陆琛抬眼看他,眼神深邃,似乎并不意外这个答案。他沉吟片刻,说道:“你的那种……对空间和符号的敏锐度,很特别。在刑侦领域,尤其是涉及特殊现场和心理侧写时,其实有很高的价值。”他顿了顿,语气变得正式了些,“市局技术科下面,有一个行为科学分析小组,偶尔会聘请一些外部专家作为顾问,提供跨学科的支持。如果你有兴趣……我可以推荐。”
顾云深的心猛地一跳,抬起头,难以置信地看着陆琛。顾问?这意味着……他可能还有机会接触这类案件?以一种更正式、更安全的方式?这意味着……他和陆琛的世界,或许不会就此彻底割裂?
“我……”他张了张嘴,一时不知该如何回应。这个提议太突然,也太具诱惑力。
“不急,你可以慢慢考虑。”陆琛没有催促,只是平静地看着他,“这只是一个可能性。”
就在这时,顾云深的手机响了一下,是邮件提醒。他下意识地拿出来看了一眼,发件人是他委托帮忙数字化处理一些旧图纸的档案馆工作人员。邮件里是几张高清扫描图附件。他本想稍后再看,但目光扫过缩略图时,整个人猛地僵住了!
那是“光年之心”文化宫几张极其早期的、从未公开过的结构受力分析草图的扫描件,是他在案件调查期间为了更深入理解设计而特意申请调阅的。当时时间紧迫,他只看了大概。此刻,在高清扫描图下,一些之前被忽略的、用极细铅笔绘制的、近乎草稿性质的辅助线和标注,清晰地显现出来!

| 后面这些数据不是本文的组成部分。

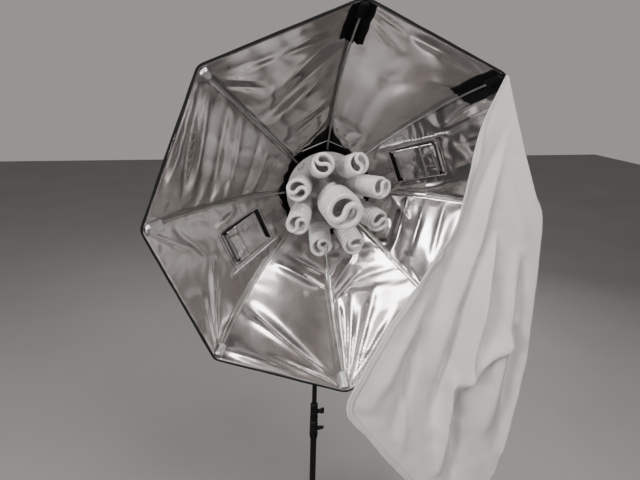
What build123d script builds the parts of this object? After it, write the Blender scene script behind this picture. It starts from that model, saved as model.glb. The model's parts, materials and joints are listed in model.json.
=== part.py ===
"""Octagonal studio softbox with a nine-lamp spiral fluorescent head on a three-section light stand.

Frame: origin on the floor under the stand, +Z up, the softbox faces -Y. Units are millimetres.
"""

from build123d import *
import math
import os

os.makedirs("parts", exist_ok=True)

# ---------------------------------------------------------------- driving dimensions
PANELS = 8  # ribs, panels and outer lamps
AXIS_HEIGHT = 1490.0  # centre of the octagon above the floor
RIM_RADIUS = 450.0  # octagon, centre to corner
RIM_REACH = 382.0  # rim plane in front of the stand's axis
PLATE_REACH = 91.0  # lamp plate's front face in front of the stand's axis
PLATE_RADIUS = 111.0
PLATE_THICKNESS = 1.5

RIB_RADIUS = 2.5
RIB_ROOT = (112.0, 87.0)  # (radius, reach) of the rod's inner end
RIB_TIP = (439.5, 380.5)
RIB_BOW = 36.0  # how far the rod bows behind its chord
FABRIC_HOLE = (141.0, 92.0)  # (corner radius, reach) of the shell's inner edge
FABRIC_BOW = 32.0
FABRIC_THICKNESS = 1.5
WINDOW = (193.0, 297.0, 90.0)  # inner and outer distance along the panel's middle, width
WINDOW_CLOCK = 67.5  # clock angle of the right window, the left one is opposite

HOUSING_RADIUS = 100.0
HOUSING_BACK = 20.0  # reach of the rear cover's outer face
LAMP_CIRCLE = 65.0
LAMP_SPLAY = 18.0
SOCKET_RADIUS = 19.5
SOCKET_DEPTH = 26.0  # behind the plate
SOCKET_RISE = 20.0  # in front of the plate
CAP_RADIUS = 13.3
OUTER_COIL = (24.75, 4.75, 11.0, 7.5)  # centre line radius, tube radius, ring spacing, rings
CENTRE_COIL = (39.75, 8.25, 19.0, 5.5)
OUTER_BALLAST = 76.0  # top of the lamp's plastic base above the plate
CENTRE_BALLAST = 96.0

TILT_DROP = 125.0  # tilt axis below the lamp axis
TILT_HEIGHT = AXIS_HEIGHT - TILT_DROP

LOWER_TUBE_RADIUS = 11.0
MID_TUBE_RADIUS = 9.5
TOP_TUBE_RADIUS = 8.0
TUBE_WALL = 1.2
LOWER_TUBE_BOTTOM = 74.0
LOWER_COLLAR_BOTTOM = 560.0
COLLAR_LENGTH = 73.0
COLLAR_GAP = 0.5
TOP_TUBE_BOTTOM = 622.0
TOP_TUBE_TOP = 1262.0

LEGS = 3
LEG_PIVOT = (36.0, 290.0)  # (radius, height)
LEG_FOOT = (432.0, 9.0)
LEG_WIDTH = 14.0
LEG_DEPTH = 18.0
LEG_WALL = 1.5
BRACE_PIVOT = (19.0, 90.0)
BRACE_JOIN = 230.0  # along the leg from its pivot
BRACE_THICKNESS = 2.5
BRACE_WIDTH = 11.0
SIDE_GAP = 0.6  # between a leg or a tongue and the bars beside it
PIN_RADIUS = 2.5
PIN_CLEARANCE = 0.06
TURN_CLEARANCE = 0.1

LEG_AZIMUTHS = [-90.0 + 360.0 / LEGS * n for n in range(LEGS)]
RIB_STEP = 360.0 / PANELS
HALF_STEP = RIB_STEP / 2

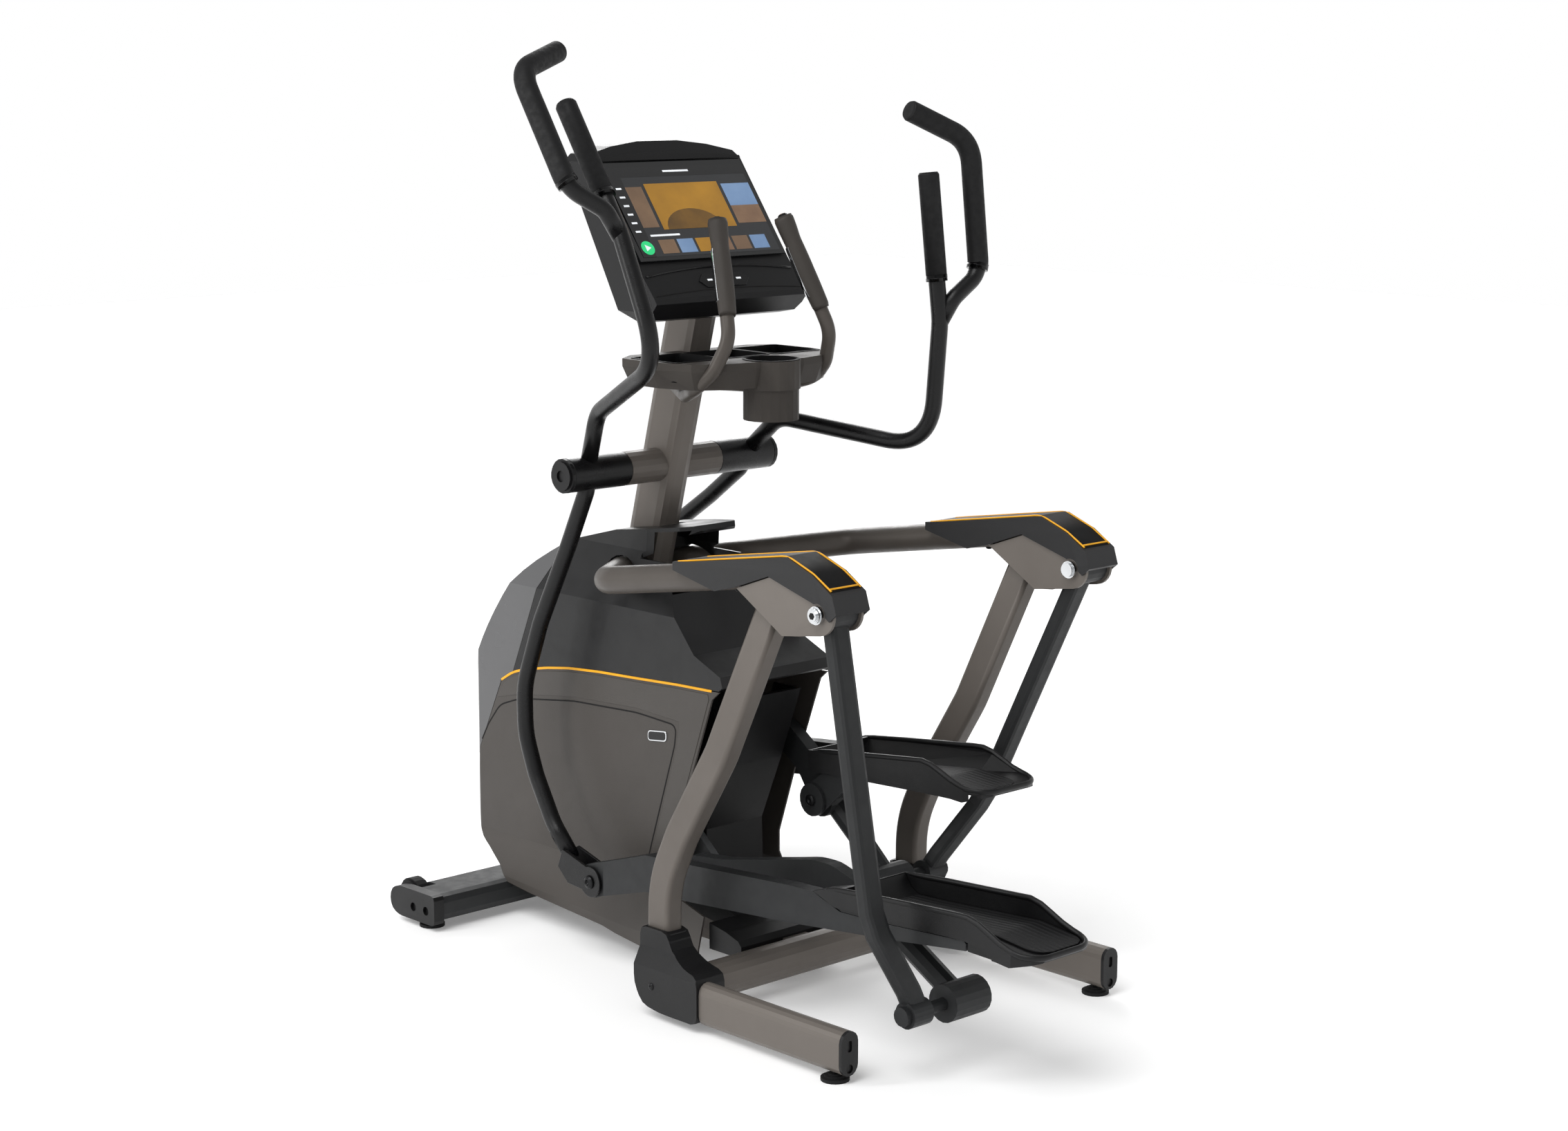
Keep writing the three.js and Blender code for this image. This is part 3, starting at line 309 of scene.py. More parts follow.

他的呼吸骤然急促起来,手指颤抖着放大图片。那些看似随意的辅助线,以一种极其精妙且隐晦的方式,将几个关键的结构节点连接起来,形成的整体轮廓……竟然与案发现场那个双三角符号,以及小唐笔记本上那个更复杂的变体,存在着惊人的、无法用巧合解释的几何同构性!甚至,在草图边缘一处极其不起眼的空白处,有一个模糊的、像是随手画下的缩写——“L.F.”!
L.F.?不是林翰飞(L.H.F.),也不是陆文远(L.W.Y.),更不是小唐模仿的“L”或“LYRA”!
这是一个全新的、更早出现的、直接根植于“光年之心”设计核心的“L”相关标记!
一股寒意从脊椎直窜头顶,顾云深脸色瞬间变得苍白,他猛地抬起头,看向陆琛,声音因极度震惊和恐惧而变调:
“陆琛!那个符号……可能还没完!”
他举起手机屏幕,将那张隐藏着惊天秘密的草图,递到陆琛面前。
“真正的‘L’……可能根本不是小唐!他可能……只是一个模仿者!这个符号的源头……比我们想象的……要深得多!”
夕阳的最后一抹余晖沉入地平线,房间内陷入昏暗。陆琛看着手机屏幕上的草图,瞳孔骤然收缩,脸上的疲惫瞬间被前所未有的凝重所取代。案件的终结,或许仅仅是一个更庞大、更黑暗谜局的……开端。